Em entrevista ao Brasil de Fato, a conselheira Marisa Helena Alves, representante do CFP no CNS, afirma que os serviços de internação em hospícios têm como característica, de modo geral, o isolamento do paciente não só em relação ao convívio social e familiar, mas também ao próprio meio urbano, por conta da localização dessas unidades, geralmente distantes das cidades. Alves acrescenta que a Reforma Psiquiátrica procurava garantir um tratamento mais humanizado aos pacientes.
“A ideia é que, nas cidades, os municípios criem serviços abertos, para os quais as pessoas possam ir e vir todos os dias. Que tenham a garantia de atenção à saúde, mas que não estejam distantes [geograficamente]. E que, acima de tudo, garantam o seu direito de cidadão, o seu direito fundamental de liberdade, os direitos de agir, de ir e vir. Então, essa é a noção de territorialização, de um serviço que está próximo”, explica.
As entidades sublinham ainda que a lógica hospitalocêntrica acaba com o protagonismo da política da redução de danos, praticada pela rede de atendimento psicossocial, e fere o protagonismo do paciente sobre sua própria vida.
“As pessoas precisam entender que os cidadãos são diferentes, têm livre arbítrio, têm necessidades, e eles podem e devem ser trabalhados para que passem por certos processos de conscientização e que cheguem à tomada de decisão por eles mesmos”, sustenta Marisa Helena.
Outro problema levantado pelos especialistas é o fato de o governo não ter ouvido a sociedade civil organizada sobre o tema quando as novas normas para a política de saúde mental foram editadas. É o que afirma, por exemplo, o psicológo Lucio Costa, da Renila.
“As medidas tomadas não passaram por uma discussão mais ampla, principalmente no controle social, e o impacto dessa mudança tem como objetivo a preocupação não com o cuidado das pessoas, mas [o cuidado] em atender ao interesse de um mercado econômico que sempre lucrou no país segregando pessoas”, aponta Costa, em referência aos hospitais psiquiátricos da rede privada, que representam cerca de 70% do total de unidades com essa especialidade no país.
Governo Bolsonaro
O psicólogo da Renila assinala ainda que as normas editadas no final de 2017 se comunicam também com a chamada “Nova Política de Saúde Mental”, editada pelo governo de Jair Bolsonaro (PSL) no mês passado. Costa afirma que os dispositivos do governo Temer “abriram a agenda de desmonte na área”, que estaria agora em fase de aprofundamento sob a atual gestão federal.

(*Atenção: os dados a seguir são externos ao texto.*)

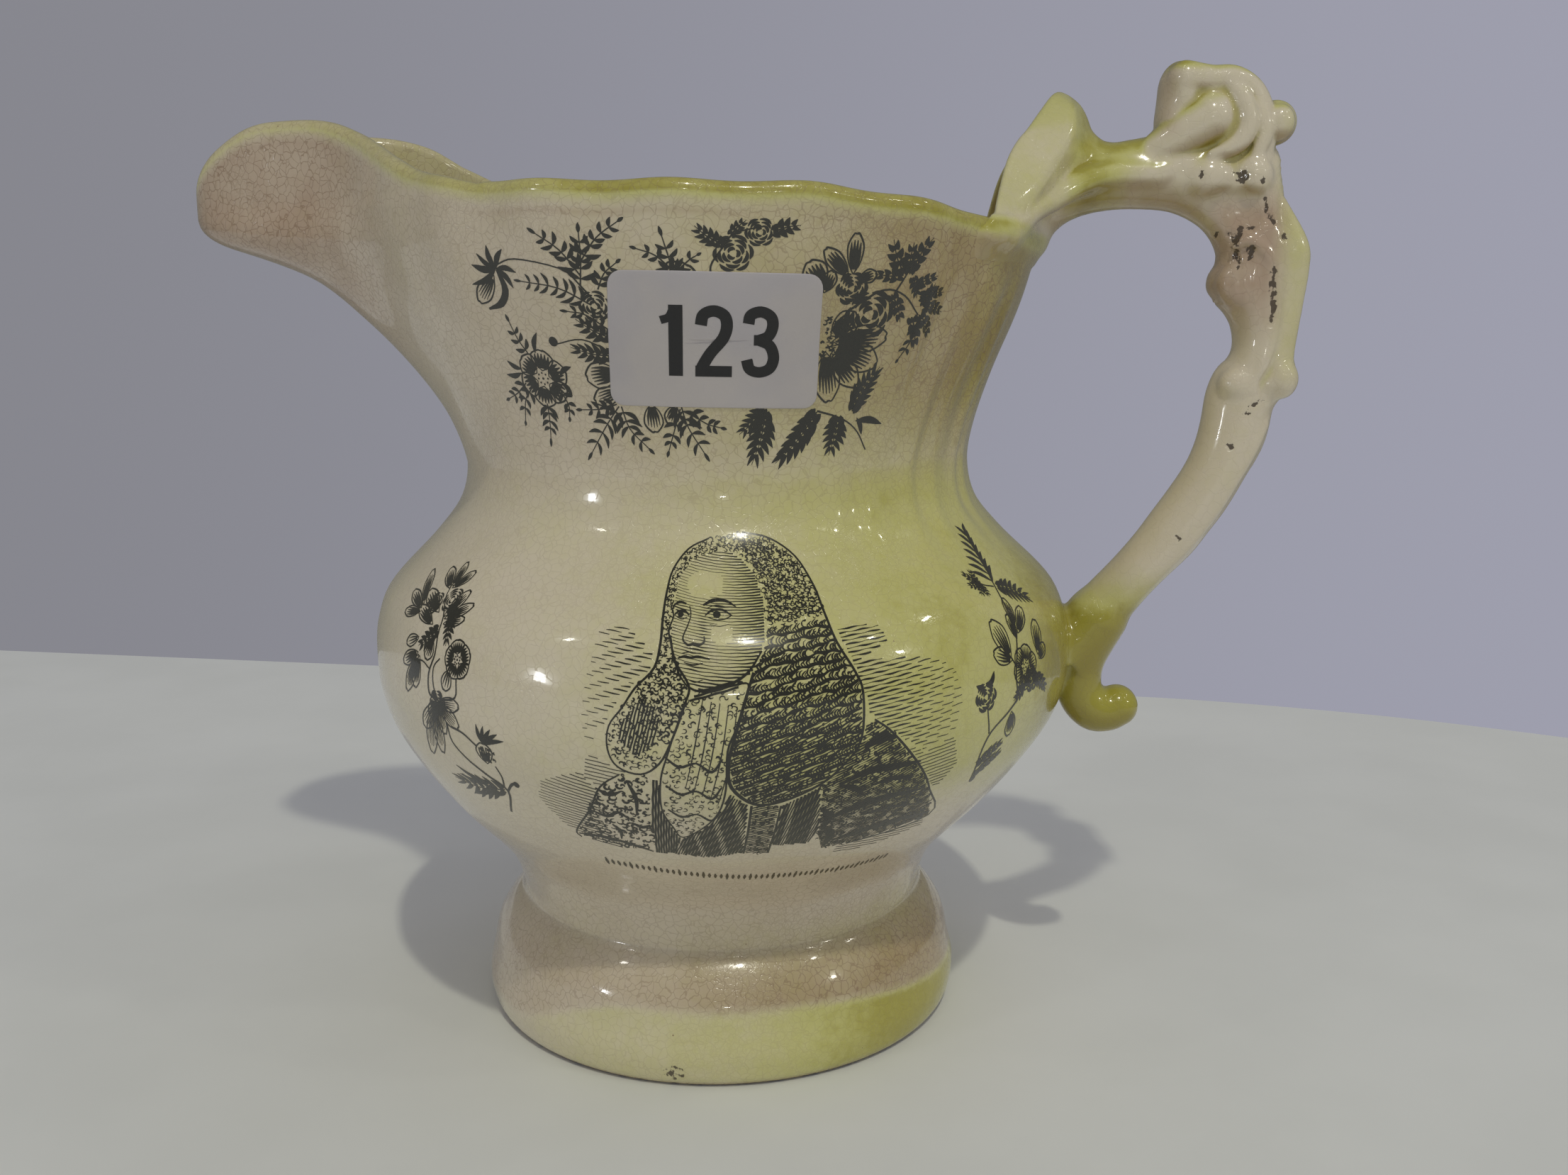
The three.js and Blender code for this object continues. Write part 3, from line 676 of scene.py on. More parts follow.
def draw_skin(field, corner, step):
    """Points and quads of the surface where the field is zero."""
    inside = field < 0
    block = [inside[i:i - 1 or None, j:j - 1 or None, k:k - 1 or None]
             for i in (0, 1) for j in (0, 1) for k in (0, 1)]
    count = np.sum(block, axis=0)
    active = (count > 0) & (count < 8)
    cells = np.argwhere(active)
    number = np.full(active.shape, -1, int)
    number[active] = np.arange(len(cells))
    corners = np.array([(i, j, k) for i in (0, 1) for j in (0, 1) for k in (0, 1)])
    values = np.stack([field[tuple((cells + c).T)] for c in corners], -1)
    total, hits = np.zeros((len(cells), 3)), np.zeros(len(cells))
    for a in range(8):
        for b in range(a + 1, 8):
            if np.abs(corners[a] - corners[b]).sum() != 1:
                continue
            crossed = (values[:, a] < 0) != (values[:, b] < 0)
            t = np.where(crossed, values[:, a] / np.where(crossed, values[:, a] - values[:, b], 1), 0)
            total += np.where(crossed[:, None], corners[a] + t[:, None] * (corners[b] - corners[a]), 0)
            hits += crossed
    places = (cells + total / hits[:, None]) * step + corner
    quads = []
    for axis in range(3):
        others = [a for a in range(3) if a != axis]
        here = [slice(1, -1)] * 3
        here[axis] = slice(0, -1)
        there = list(here)
        there[axis] = slice(1, None)
        one, two = inside[tuple(here)], inside[tuple(there)]
        edges = np.argwhere(one != two)
        starts = one[tuple(edges.T)]
        base = edges + np.array([0 if a == axis else 1 for a in range(3)])
        steps = []
        for p, q in ((-1, -1), (0, -1), (0, 0), (-1, 0)):
            move = np.zeros(3, int)
            move[others[0]], move[others[1]] = p, q
            steps.append(number[tuple((base + move).T)])
        face = np.stack(steps, -1)
        flip = starts if axis != 1 else ~starts
        quads.append(np.where(flip[:, None], face, face[:, ::-1]))
    return places, np.concatenate(quads)


ball = np.linalg.norm(np.mgrid[-3:4, -3:4, -3:4], axis=0) - 2.0
print("a ball of radius 2 takes", len(draw_skin(ball, np.zeros(3), 1.0)[1]), "quads")

# %% Read the field between its points


def sample(field, places, corner, step):
    """Field value at any place, between the grid's points."""
    at = (places - corner) / step
    low = np.clip(np.floor(at).astype(int), 0, np.array(field.shape) - 2)
    t = at - low
    value = 0
    for i in (0, 1):
        for j in (0, 1):
            for k in (0, 1):
                weight = np.abs(1 - i - t[:, 0]) * np.abs(1 - j - t[:, 1]) * np.abs(1 - k - t[:, 2])
                value = value + weight * field[low[:, 0] + i, low[:, 1] + j, low[:, 2] + k]
    return value


def downhill(field, places, corner, step):
    """How fast the field rises at any place, along x, y and z."""
    return np.stack([
        sample(field, places + d, corner, step) - sample(field, places - d, corner, step)
        for d in np.eye(3) * step * 0.7
    ], -1) / (2 * step * 0.7)


edge_of_ball = np.array([[5.0, 3.0, 3.0]])
print("slope at that ball's edge", downhill(ball, edge_of_ball, np.zeros(3), 1.0).round(2))

# %% Even out the handle's skin


def even_out(field, places, quads, corner, step, rounds=4):
    """Slide the points towards their neighbours, and back onto the surface."""
    ends = np.concatenate([quads[:, [0, 1]], quads[:, [1, 2]], quads[:, [2, 3]], quads[:, [3, 0]]])
    both = np.concatenate([ends, ends[:, ::-1]])
    share = np.bincount(both[:, 0], minlength=len(places))
    for _ in range(rounds):
        near = np.stack([np.bincount(both[:, 0], weights=places[both[:, 1], k], minlength=len(places))
                         for k in range(3)], -1) / share[:, None]
        places = lerp(places, near, 0.5)
        slope = downhill(field, places, corner, step)
        steep = np.maximum((slope**2).sum(-1, keepdims=True), 0.04)
        places = places - slope * np.clip(sample(field, places, corner, step), -0.5, 0.5)[:, None] / steep
    return places


# Air on the field's outer sides closes the skin.
for side_of_field in (clay[0], clay[-1], clay[:, 0], clay[:, :, 0], clay[:, :, -1]):
    side_of_field[...] = 1
whole = np.concatenate([clay, clay[:, -2::-1]], axis=1)
points, quads = draw_skin(whole, field_low, cell)
points = even_out(whole, points, quads, field_low, cell)
handle = mesh_object("glazed_handle", points, quads)
print("handle", len(points), "points,", len(quads), "faces")

# %% [markdown]
# Glaze is glass: it runs thin over edges and pools in hollows, and there it shows its own yellow green.
# How thick it lies at each place is a number from 0 to 1, kept as an attribute on the mesh, so one
# material can serve the whole jug. A second number says how much tea-brown stain has crept in.
# Both numbers also carry painted shade: the belly's shadow on the upper foot, the dimmer neck, and the
# handle's undersides.

# %% Where the glaze pools, where it is stained, and where shade is painted


def paint(piece, name, values):
    """Keep one number per vertex under a name that a material can read."""
    layer = piece.data.attributes.new(name, "FLOAT", "POINT")
    layer.data.foreach_set("value", np.asarray(values, np.float32).ravel())


def highest(*layers):
    """At each place, the highest of several layers."""
    return np.maximum.reduce(layers)


around = np.broadcast_to(columns, (rows, count))
height = skin[..., 2]
spread = skin[..., 0]
ring_number = np.broadcast_to(np.arange(rows)[:, None], (rows, count))
first_outside = len(foot_rings)
first_lip = first_outside + len(low_rings) + len(neck_rings)
outside = (ring_number >= first_outside) & (ring_number < first_lip)
below_rim = rim_height(around) - height


def pool_line(around):
    """Height on the foot up to which the glaze has run together."""
    return 16.2 - 10 * (1 - ease(38, 78, abs(around))) - 5.2 * ease(112, 170, abs(around))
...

Por exemplo, o governo Bolsonaro alterou diretrizes e passou a liberar, para o Sistema Único de Saúde (SUS), a compra de aparelhos usados para eletrochoque, a internação de crianças em hospitais psiquiátricos e também a abstinência para o tratamento de pessoas com dependência em relação a álcool e outras drogas. Tais medidas são apontadas pelos especialistas como um retrocesso na área de saúde mental.
“Elas se retroalimentam. É um conjunto de situações que precarizam a perspectiva do atendimento comunitário pra priorizar o atendimento na lógica empresarial, de quem ganha com isso”, analisa.